Die Sommer werden heißer und trockener, die Wälder leiden darunter. Deshalb sollen Bäume gepflanzt werden, die den Klimastress besser aushalten. Doch der Waldumbau bedroht unsere Insektenvielfalt, zeigt eine Untersuchung. Wie wenig Insekten nicht einheimische Bäume schmecken, überraschte die Forschenden.

Was der Bauer nicht kennt, das isst er nicht: Ein bekanntes Sprichwort, das nahelegt, dass Menschen angeblich mit für sie unbekannten Nahrungsmitteln wie Avocados oder Chia-Samen nicht so viel anfangen können. Der Spruch lässt sich aber auch abwandeln: Was die Larve nicht kennt, frisst sie nicht. Denn viele Insekten mögen nur einheimische Bäume.

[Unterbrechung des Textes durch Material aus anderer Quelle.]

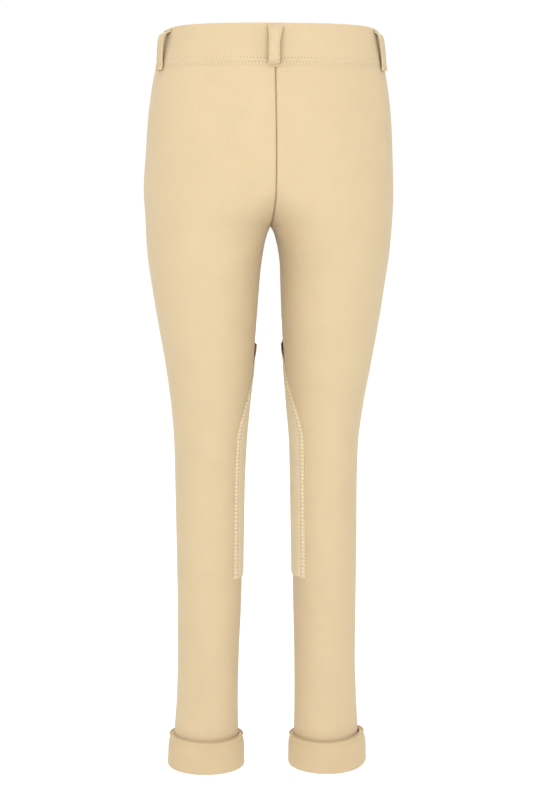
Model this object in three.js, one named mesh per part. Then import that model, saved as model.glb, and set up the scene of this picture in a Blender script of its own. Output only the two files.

Doch die haben ein Problem: Die Wälder in Deutschland haben Klimastress. Mit den heißeren und trockeneren Sommern kommen viele Bäume nicht gut klar. Die Lösung: Waldumbau. Das heißt, es werden vermehrt nicht einheimische Arten gepflanzt, die unter einem veränderten Klima nicht leiden.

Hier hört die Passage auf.